4. Other Constraints:
○ User-defined constraints like "GPA must be between 0 and 4."
3. Relational Algebra
1. Definition:
○ A procedural query language that uses operations to retrieve and manipulate
data from relations.
2. Basic Operations:
○ Selection (σ): Filters rows based on a condition.
■ Example: σ Age > 20 (Student) retrieves students older than 20.
○ Projection (π): Selects specific attributes.
■ Example: π Name, Age (Student) retrieves only the "Name" and
"Age" columns.
○ Union (∪): Combines tuples from two relations.
○ Intersection (∩): Returns tuples common to both relations.
○ Difference (-): Returns tuples in one relation but not in another.
○ Cartesian Product (×): Combines tuples from two relations.

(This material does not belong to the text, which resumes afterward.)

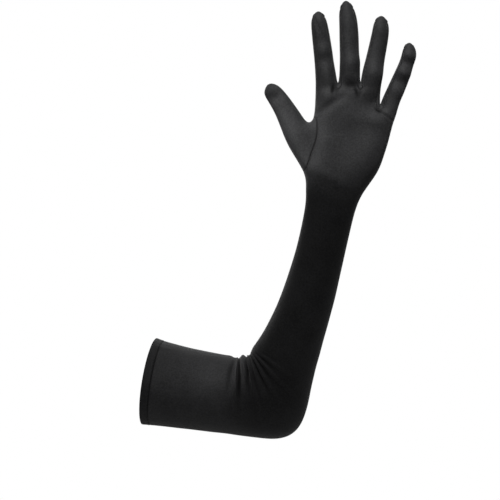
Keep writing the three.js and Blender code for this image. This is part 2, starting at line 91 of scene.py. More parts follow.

○ Join (⋈): Combines related tuples from two relations based on a condition.
1. Definition:
○ A standard programming language for managing and querying relational
databases.
2. Basic SQL Queries:
○ SELECT Statement:
○ INSERT Statement:
INSERT INTO Student (StudentID, Name, Age) VALUES (103, 'Alice', 23);
○ UPDATE Statement:
○ DELETE Statement:
Remove records.
3. SQL Programming:
○ Joins:
Combine rows from multiple tables.
○ Nested Queries:
SELECT Name FROM Student WHERE Age = (SELECT MAX(Age) FROM Student);
The Enhanced Entity-Relationship model builds on the basic ER model by introducing additional
concepts to represent complex relationships and hierarchical structures.

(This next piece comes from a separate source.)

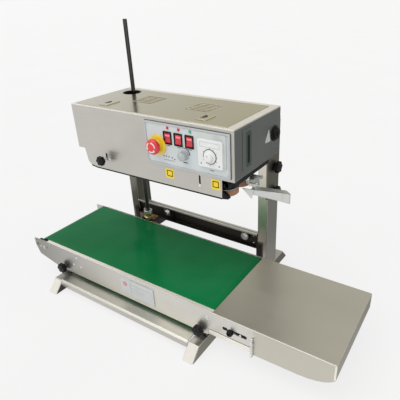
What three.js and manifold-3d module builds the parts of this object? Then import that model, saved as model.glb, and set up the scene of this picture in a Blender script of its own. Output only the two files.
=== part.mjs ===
// Continuous band sealer with a belt conveyor: a sealing head that slides on two posts above a short
// conveyor. Millimetres, +Z up, the long side along X, the operator's side towards -Y. The origin is
// the centre of the object's footprint on the floor.

import * as THREE from 'three';
import * as BufferGeometryUtils from 'three/addons/utils/BufferGeometryUtils.js';
import Module from 'manifold-3d';

const wasm = await Module();
wasm.setup();

// ---------------------------------------------------------------- driving dimensions
const GAP = 0.3;                     // between pieces that touch
const SIDES = 16;                    // facets round a small cylinder
const SHEET = 2;                     // stainless sheet of the casings
const FOOT = { w: 34, h: 36, toe: 284, top: 252, wall: 3 };
const LEFT_X = -380;                 // centre of the left foot and post
const RIGHT_X = 157;                 // centre of the right foot and post
const POST = { w: 34, front: 127, back: 196, top: 530 };
const FRONT = -218;                  // outer face of the conveyor's front plate
const REAR = 58;                     // outer face of the conveyor's rear plate
const PLATE = 2.5;                   // conveyor side plates
const BELT_TOP = 134;
const TABLE_LEFT = 197;              // where the extension table meets the belt
const TABLE_RIGHT = 517.5;
const FRAME_LEFT = -517.5;
const FRAME_RIGHT = 313;
const FRAME_LOW = 53;
const BELT = { t: 2.2, front: -205.2, rear: 53 };
const ROLLER = { r: 23.7, axle: 5, left: -472.3, right: 178.5 };
const ROLLER_Z = BELT_TOP - BELT.t - GAP - ROLLER.r;
const HEAD = { left: -329, right: 207, front: -117, back: 122, low: 452.5, top: 578.9 };
const SHAFT = { x: -261.5, y: 66, r: 6, low: 88, top: 788 };
const MODULE = 2;                    // tooth module of the head's spur gears
const TEETH = { wheel: 31, sleeve: 46, pinion: 16 };
const WHEEL = { r: 29.6, low: 400, high: 418, idleX: 157 };
const REAR_WHEEL_Y = SHAFT.y - MODULE * (TEETH.wheel + TEETH.sleeve) / 2;
const FRONT_WHEEL_Y = REAR_WHEEL_Y - MODULE * TEETH.wheel;
const SEAL_Y = (REAR_WHEEL_Y + FRONT_WHEEL_Y) / 2;
const GEAR_Z = [470, 480];
const BASE_PLATE = { low: 456, high: 460 };
const PANEL = { left: -55, right: 198, low: 459, high: 570, front: -119.3, back: -117.3 };
const ESTOP = { x: -16, z: 511 };
const ROCKER = { xs: [18, 51, 84.5], z: 534, y: -112, w: 18 };
const SPEED = { x: 68, z: 498 };
const PRESSURE = { x: -215, y: -135, z: 436 };
const CLAMP = { y: 158, lower: 314, upper: 389, back: 8.3 };
const THERMO = { x: 147, z: 516.5, half: 34, front: -127 };
const BEVEL = { teeth: 16, m: 1.5, face: 5 };
const CHAIN = { pitch: 6.35, drive: 16, driven: 10, y0: 37.5, y1: 42.5 };

// ---------------------------------------------------------------- materials
const steel = (color, roughness) => new THREE.MeshStandardMaterial({ color, roughness, metalness: 0.9 });
const plain = (color, roughness) => new THREE.MeshStandardMaterial({ color, roughness, metalness: 0 });
const MATERIALS = {
  stainless: steel(0xa9a59a, 0.35),
  lid: steel(0x9d9679, 0.25),
  belt: plain(0x1f7a4a, 0.3),
  black: plain(0x141414, 0.5),
  blackSteel: steel(0x1c1a18, 0.45),
  brightSteel: steel(0xc4c4c4, 0.25),
  aluminium: steel(0xcfd0cc, 0.4),
  brass: steel(0xb99a5a, 0.3),
  ptfe: plain(0xa06a4a, 0.6),
  rubber: plain(0x222222, 0.8),
  panel: plain(0xdce0e8, 0.4),
  red: plain(0xc42a28, 0.35),
  yellow: plain(0xd8c02a, 0.4),
  grey: plain(0xb8bcc4, 0.45),
  white: plain(0xe8e8e4, 0.4),
};

// ---------------------------------------------------------------- geometry helpers
function box(x0, x1, y0, y1, z0, z1) {
  const geometry = new THREE.BoxGeometry(x1 - x0, y1 - y0, z1 - z0);
  return geometry.translate((x0 + x1) / 2, (y0 + y1) / 2, (z0 + z1) / 2);
}

function cylinder(axis, radius, from, to, [a, b], segments = SIDES) {
  const geometry = new THREE.CylinderGeometry(radius, radius, to - from, segments);
  const middle = (from + to) / 2;
  if (axis === 'x') return geometry.rotateZ(Math.PI / 2).translate(middle, a, b);
  if (axis === 'y') return geometry.translate(a, middle, b);
  return geometry.rotateX(Math.PI / 2).translate(a, b, middle);
}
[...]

2. ER to Relational Mapping
ER Diagram:
Relational Schema:
1. Functional Dependencies:
○ A relationship where one attribute uniquely determines another.
○ Example: StudentID → Name, Age
■ Knowing StudentID determines the Name and Age.
2. Normal Forms:
○ Different levels of database normalization, each addressing specific types of
redundancy.
Normal Forms
Example:
Non-1NF Table:
+-----------+-------+-----------+
| StudentID | Name | Subjects |
+-----------+-------+-----------+
| 101 | John | Math, Eng |
+-----------+-------+-----------+
1NF Table:
+-----------+-------+----------+
| StudentID | Name | Subject |
+-----------+-------+----------+
| 101 | John | Math |
| 101 | John | Eng |
+-----------+-------+----------+
Example:
Non-2NF Table:
+-----------+----------+-------+
| StudentID | CourseID | Name |
+-----------+----------+-------+
| 101 | C1 | John |
| 102 | C2 | Priya |
+-----------+----------+-------+
2NF Table:
+-----------+----------+
| StudentID | Name |
+-----------+----------+
| 101 | John |
| 102 | Priya |
+-----------+----------+
Example:
Non-3NF Table:
+-----------+-------+--------+
| StudentID | Name | Dept |
+-----------+-------+--------+
| 101 | John | CS |
| 102 | Priya | IT |
+-----------+-------+--------+
3NF Table:
+-----------+-------+
| StudentID | Dept |
+-----------+-------+
| 101 | CS |
| 102 | IT |
+-----------+-------+
2. Concurrency Control
1. Transaction Processing:
○ A transaction is a sequence of database operations treated as a single logical
unit.
○ Properties of transactions (ACID):
■ Atomicity: Transactions are all or nothing.
■ Consistency: Transactions maintain database integrity.
■ Isolation: Concurrent transactions do not interfere with each other.
■ Durability: Once committed, changes persist even if the system fails.
2. Locking Techniques:
○ Prevents concurrent access conflicts.
○ Types of locks:
■ Shared Lock (S): Multiple transactions can read data but not modify it.
■ Exclusive Lock (X): Only one transaction can read or write the data.
○ Two-phase locking (2PL):
■ Growing phase: Locks are acquired.
■ Shrinking phase: Locks are released.
3. Deadlocks:
○ Occur when two or more transactions wait for each other to release locks.
○ Resolution Strategies:
■ Timeout
■ Deadlock detection and recovery
4. Database Recovery:
○ Ensures data integrity in case of failure.
○ Types of recovery:
■ Deferred Update: Changes are applied only after the transaction
commits.
■ Immediate Update: Changes are applied as the transaction executes,
but logs ensure recovery.
5. Database Security and Authorization:
○ Protects data from unauthorized access and manipulation.
○ Techniques:
■ User authentication (passwords, biometrics)
■ Access control (GRANT and REVOKE in SQL)
■ Encryption for secure data transmission.